Rather than creating executable on-chain transactions, CoW Protocol users submit their orders as signed intent to trade messages. This allows solvers to find the optimal execution path for the batch of orders before committing them on-chain.

Let's bring all of our main concepts together by taking a look at the flow of an order through CoW Protocol.

Flow of an order through CoW Protocol

There are 4 main steps to an order on CoW Protocol:

  1. Users express their trade intents by signing messages that specify the assets and amounts they want to trade, alongside other parameters.
  2. The protocol gathers the intents of multiple users into a batch auction.
  3. Solvers have a set amount of time to propose settlements for the batch. The solver that is able to generate the highest amount of surplus for the batch is declared the winner.
  4. The winning solver executes a single transaction on-chain, settling all orders in the batch on behalf of the users.

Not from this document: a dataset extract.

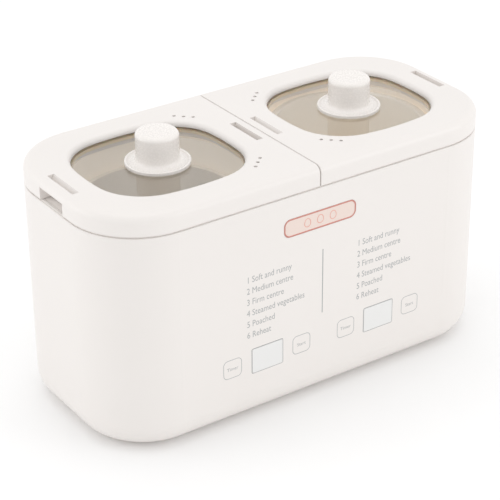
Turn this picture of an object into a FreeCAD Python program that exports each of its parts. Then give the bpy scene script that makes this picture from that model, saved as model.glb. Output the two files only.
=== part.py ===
"""Twin-bowl egg cooker: two lift-off lids over a steel pot and a ceramic pot, side by side.

+X runs along the long side, -Y is the control panel, +Z is up. The origin is the centre of
the footprint on the table. Left means -X, as a person facing the panel sees it.
All sizes are millimetres and live in the "Dims" spreadsheet.
"""
import FreeCAD, Part
import Sketcher
import math
import os
import re

SIZES = {
    # outer casing
    "shell_length": 290.0, "shell_depth": 135.0, "shell_height": 144.9, "shell_wall": 2.6,
    "corner_radius": 45.0, "bottom_rounding": 16.0, "bottom_inner_rounding": 12.0,
    "shell_floor": 4.0, "foot_proud": 1.5, "edge_break": 0.4, "rim_step": 1.3,
    # bottom cover, its opening, feet and screws
    "cover_length": 255.0, "cover_depth": 100.0, "cover_thickness": 2.3, "cover_corner": 25.0,
    "opening_length": 220.0, "opening_depth": 74.0, "opening_corner": 20.0,
    "slot_length": 42.0, "slot_width": 3.0, "slot_pitch": 8.0,
    "foot_radius": 7.0, "foot_height": 2.6, "foot_x": 100.0, "foot_y": 36.0,
    "post_x": 120.0, "post_y": 42.0, "post_radius": 5.0,
    "cover_post_x": 114.0, "cover_post_y": 38.0, "cover_post_height": 14.0,
    "screw_radius": 1.5, "screw_head_radius": 2.8, "screw_head_height": 1.1, "screw_length": 11.0,
    "thread_gap": 0.05, "fit_gap": 0.2, "loose_gap": 0.3,
    # deck under the lids and the two wells
    "deck_thickness": 3.0, "deck_rise": 0.7,
    "bowl_spread": 71.8, "well_bore": 53.2, "well_wall": 2.0, "well_flange_width": 3.8,
    "well_flange_thickness": 1.5, "well_bottom": 44.0, "well_floor": 2.0, "well_floor_step": 0.5,
    # heating parts under each well
    "plate_gap": 3.2, "plate_thickness": 4.0, "seal_thickness": 1.0, "seal_width": 4.5,
    "ring_inset": 14.0, "ring_tube": 3.3, "ring_sweep": 320.0, "ring_turn": 110.0,
    "sensor_radius": 5.0, "sensor_height": 8.0,
    "fuse_radius": 2.2, "fuse_length": 14.0, "fuse_offset": 18.0,
    "shield_gap": 3.2, "shield_wall": 0.8, "shield_bottom": 32.0, "shield_rim_width": 4.0,
    # pots
    "steel_rim_gap": 1.8, "steel_rim_width": 2.4, "steel_taper": 5.0, "steel_wall": 0.9,
    "steel_rim_drop": 16.6, "steel_rounding": 9.0,
    "ceramic_rim_gap": 1.4, "ceramic_rim_width": 1.2, "ceramic_taper": 5.6, "ceramic_wall": 3.2,
    "ceramic_rim_drop": 2.6, "ceramic_rim_height": 4.0, "ceramic_rounding": 10.0,
    "pot_gap": 0.4,
    # lids
    "parting_gap": 1.0, "lid_height": 13.1, "lid_rounding": 5.0, "lid_wall": 2.4, "lid_skin": 3.0,
    "seam_gap": 0.6, "seam_rounding": 0.7, "window_half_length": 49.0, "window_half_width": 45.2,
    "window_side_radius": 150.0, "window_corner": 32.0, "window_edge": 3.0, "window_sink": 3.5,
    "window_ledge": 3.0, "ring_wall": 2.4, "glass_thickness": 3.0, "gasket_height": 2.0,
    "gasket_inset": 1.0, "outer_strap": 6.3, "seam_strap": 5.0, "scoop_run": 4.6, "scoop_depth": 9.0,
    "scoop_width": 30.0, "notch_height": 8.2, "notch_width": 27.0, "grip_block": 16.0,
    "vent_radius": 1.2, "vent_x": 27.2, "vent_y": 41.0, "vent_step_x": 4.45, "vent_step_y": 4.15,
    # knobs
    "knob_radius": 13.3, "knob_height": 20.8, "knob_flange": 20.2, "knob_rim_height": 1.9,
    "knob_rim_width": 1.1, "knob_dish_height": 1.2, "knob_rim_rounding": 0.4,
    "knob_fillet": 3.0, "knob_rounding": 3.0, "knob_bore": 2.1,
    "knob_bore_depth": 12.0, "knob_screw_radius": 2.0, "washer_radius": 7.0,
    "washer_thickness": 1.2, "knob_screw_head": 3.8, "knob_screw_head_height": 2.0,
    # control panel
    "panel_shift": 3.6, "panel_spread": 42.7, "panel_level": 43.0, "key_spacing": 25.6,
    "lens_width": 22.4, "lens_height": 16.6, "lens_corner": 1.0, "lens_proud": 0.15,
    "lens_gap": 0.15, "cut_overrun": 1.0,
    "badge_width": 53.5, "badge_height": 12.0, "badge_corner": 4.5,
    "badge_thickness": 0.8, "badge_drop": 20.6,
    "board_width": 176.0, "board_height": 44.0, "board_thickness": 1.6, "board_standoff": 2.9,
    "board_post_x": 81.0, "board_post_z": 16.0, "board_post_radius": 3.0,
    "small_screw_radius": 1.2, "small_head_radius": 2.4, "small_head_height": 1.4,
    "small_screw_length": 3.4, "pad_radius": 5.0, "buzzer_radius": 6.0, "buzzer_height": 4.0,
    # power parts
    "power_width": 90.0, "power_depth": 62.0, "power_level": 13.0, "power_post_x": 38.0,
    "power_post_y": 25.0, "relay_width": 15.0, "relay_depth": 19.0, "relay_height": 13.0,
    "relay_x": 22.0, "relay_y": 14.0, "module_width": 34.0, "module_depth": 24.0,
    "module_height": 15.0, "module_y": -14.0,
    "inlet_width": 27.0, "inlet_height": 19.0, "inlet_depth": 23.0, "inlet_level": 32.0,
    "inlet_flange": 4.5, "inlet_flange_thickness": 2.0, "socket_width": 21.0,
    "socket_height": 13.0, "socket_depth": 17.0, "socket_corner": 3.0, "pin_radius": 1.2,
    "pin_length": 24.0, "pin_proud": 12.0, "pin_spacing": 5.0, "pin_rise": 2.0,
}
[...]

Once the winning solver executes the batch's orders on-chain, users receive their tokens.

The competition between solvers in a batch auction ensures that users (including traders, DAOs, smart contracts, and bots) always receive the best prices for their trades.

Letting solvers do the heavy lifting means users don't have to worry about finding the best liquidity pool, setting the right gas price, or picking the optimal slippage tolerance for their trades. Solvers are also experts at avoiding MEV so users can rest assured their orders are protected from MEV bots that exploit their price through frontrunning and sandwich attacks.